• INFORMATION SUPPLIED:
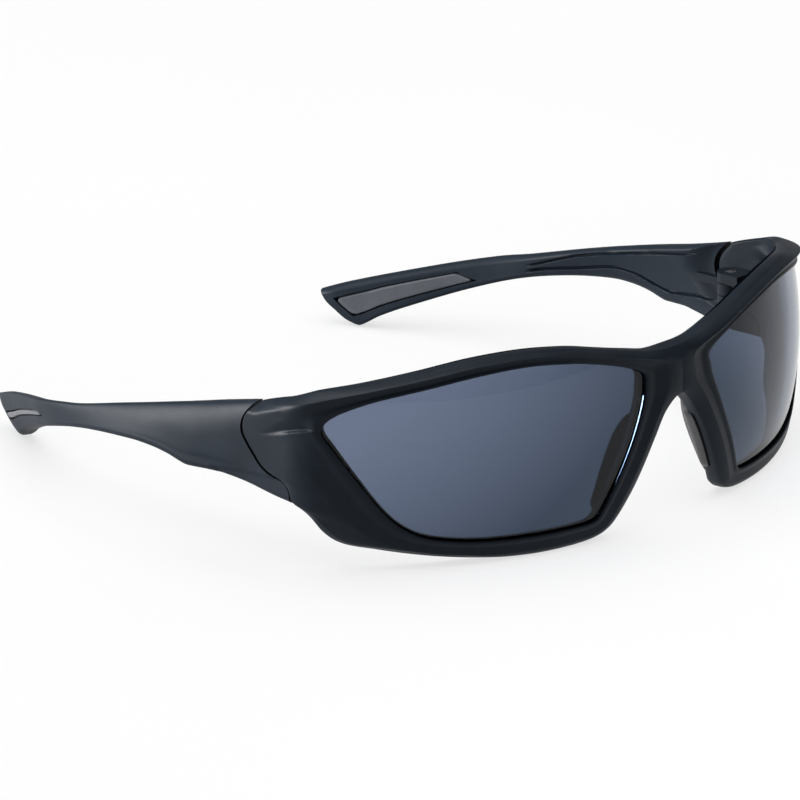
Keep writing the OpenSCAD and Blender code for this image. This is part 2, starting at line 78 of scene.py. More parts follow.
# ---- dimensions shared with the CAD model, in mm -----------------------------------------
LENS_R = 74.5            # sphere of the lens fronts
LENS_T = 2.2             # lens thickness
LENS_Z = 25.0            # height of the sphere's middle
LENS_BITE = 0.8          # how far a lens reaches into its groove
FLAT_W = 10.0            # half width of the flat part at the bridge
CURVE_LEN = 74.0         # length of the lens curve
CORNER_R = 12.0          # radius of the corner before the straight side
RIM_T = 3.7              # depth behind the lens front: rim, then side wall
SIDE_T = 3.2
FIT_GAP = 0.1            # clearance of a lens in its groove
JOINT_GAP = 0.45         # gap between side wall and temple
GRIP_DEPTH = 1.0         # depth of a grip's pocket
GRIP_PROUD = 0.2         # how far a grip stands out of it
ORIGIN_Y = 76.7          # the bridge's front lies this far in front of the origin
BULGE_FROM = 80          # s where the sphere's bulge starts to fade out
BULGE_FADE = 12          # length over which it fades
THINNER_FROM = 56        # s where the wall starts to get thinner
THINNER_OVER = 28        # length over which it does
TURN = math.pi / 2 - CURVE_LEN / LENS_R
CORNER_END = FLAT_W + CURVE_LEN + CORNER_R * TURN
CORNER_C = (FLAT_W + (LENS_R - CORNER_R) * math.sin(math.pi / 2 - TURN),
            LENS_R - (LENS_R - CORNER_R) * math.cos(math.pi / 2 - TURN))
SIDE_START = CORNER_END - CORNER_C[1]


# ---- curves ------------------------------------------------------------------------------
def smooth(t):
    """Soft step from 0 at t = 0 to 1 at t = 1."""
    c = np.clip(t, 0, 1)
    return c * c * (3 - 2 * c)


def in_range(x, low, high, soft):
    """1 between low and high, 0 outside, with soft borders."""
    return smooth((x - low) / soft) * smooth((high - x) / soft)


def through(table, x):
    """Value at x of the smooth curve through [x, value] pairs."""
    p = np.asarray(table, float)
    x = np.asarray(x, float)
    px = np.concatenate([[2 * p[0, 0] - p[1, 0]], p[:, 0], [2 * p[-1, 0] - p[-2, 0]]])
    pv = np.concatenate([[2 * p[0, 1] - p[1, 1]], p[:, 1], [2 * p[-1, 1] - p[-2, 1]]])
    i = np.clip(np.searchsorted(p[:, 0], x) - 1, 0, len(p) - 2) + 1
    h = px[i + 1] - px[i]
    t = (x - px[i]) / h
    m0 = (pv[i + 1] - pv[i - 1]) / (px[i + 1] - px[i - 1]) * h
    m1 = (pv[i + 2] - pv[i]) / (px[i + 2] - px[i]) * h
    t2, t3 = t * t, t * t * t
    return ((2 * t3 - 3 * t2 + 1) * pv[i] + (t3 - 2 * t2 + t) * m0
            + (3 * t2 - 2 * t3) * pv[i + 1] + (t3 - t2) * m1)


def catmull(a, b, c, d, t):
    """Point at t between b and c of the even curve through a, b, c and d."""
    return (b + (c - a) * t / 2 + (2 * a - 5 * b + 4 * c - d) * t * t / 2
            + (3 * b - a - 3 * c + d) * t ** 3 / 2)


# ---- the wrap: s runs round the face from the middle, w stands out from the lens front ---
def wrap(s, z, w):
    """Point in mm, in the frame's axes, of unrolled place (s, z, w) on the left half."""
    s, z, w = (np.asarray(v, float) for v in np.broadcast_arrays(s, z, w))
    on_lens = (s - FLAT_W) / LENS_R
    in_corner = math.pi / 2 - TURN + (s - FLAT_W - CURVE_LEN) / CORNER_R
    a = np.where(s <= FLAT_W, 0, np.where(s <= FLAT_W + CURVE_LEN, on_lens,
                                          np.minimum(math.pi / 2, in_corner)))
    x = np.where(s <= FLAT_W, s, np.where(s <= FLAT_W + CURVE_LEN, FLAT_W + LENS_R * np.sin(a),
                                          CORNER_C[0] + CORNER_R * np.sin(a)))
    y = np.where(s <= FLAT_W, 0, np.where(s <= FLAT_W + CURVE_LEN, LENS_R * (1 - np.cos(a)),
                                          CORNER_C[1] - CORNER_R * np.cos(a)))
    y = np.where(s > CORNER_END, CORNER_C[1] + s - CORNER_END, y)
    bulge = np.sqrt(LENS_R ** 2 - (z - LENS_Z) ** 2) - LENS_R
    out = w + bulge * (1 - smooth((s - BULGE_FROM) / BULGE_FADE))
    return np.stack([x + out * np.sin(a), y - out * np.cos(a) - ORIGIN_Y, z], -1)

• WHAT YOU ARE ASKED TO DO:
Write out the listing's lines exactly, from its first line through the line that contains "return c * c * (3 - 2 * c)", and stop there.

• RESULT:
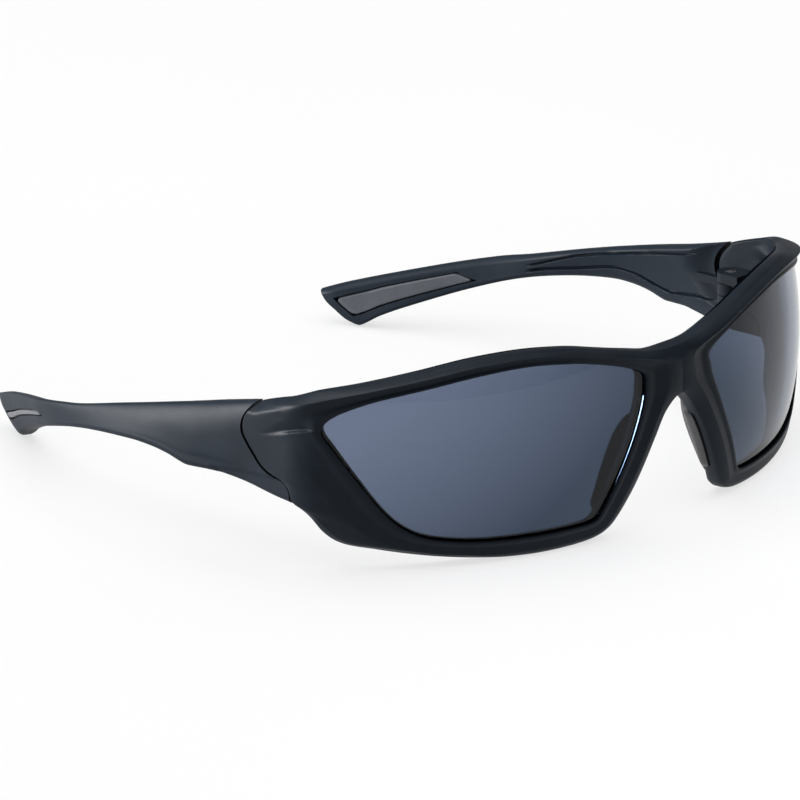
Keep writing the OpenSCAD and Blender code for this image. This is part 2, starting at line 78 of scene.py. More parts follow.
# ---- dimensions shared with the CAD model, in mm -----------------------------------------
LENS_R = 74.5            # sphere of the lens fronts
LENS_T = 2.2             # lens thickness
LENS_Z = 25.0            # height of the sphere's middle
LENS_BITE = 0.8          # how far a lens reaches into its groove
FLAT_W = 10.0            # half width of the flat part at the bridge
CURVE_LEN = 74.0         # length of the lens curve
CORNER_R = 12.0          # radius of the corner before the straight side
RIM_T = 3.7              # depth behind the lens front: rim, then side wall
SIDE_T = 3.2
FIT_GAP = 0.1            # clearance of a lens in its groove
JOINT_GAP = 0.45         # gap between side wall and temple
GRIP_DEPTH = 1.0         # depth of a grip's pocket
GRIP_PROUD = 0.2         # how far a grip stands out of it
ORIGIN_Y = 76.7          # the bridge's front lies this far in front of the origin
BULGE_FROM = 80          # s where the sphere's bulge starts to fade out
BULGE_FADE = 12          # length over which it fades
THINNER_FROM = 56        # s where the wall starts to get thinner
THINNER_OVER = 28        # length over which it does
TURN = math.pi / 2 - CURVE_LEN / LENS_R
CORNER_END = FLAT_W + CURVE_LEN + CORNER_R * TURN
CORNER_C = (FLAT_W + (LENS_R - CORNER_R) * math.sin(math.pi / 2 - TURN),
            LENS_R - (LENS_R - CORNER_R) * math.cos(math.pi / 2 - TURN))
SIDE_START = CORNER_END - CORNER_C[1]


# ---- curves ------------------------------------------------------------------------------
def smooth(t):
    """Soft step from 0 at t = 0 to 1 at t = 1."""
    c = np.clip(t, 0, 1)
    return c * c * (3 - 2 * c)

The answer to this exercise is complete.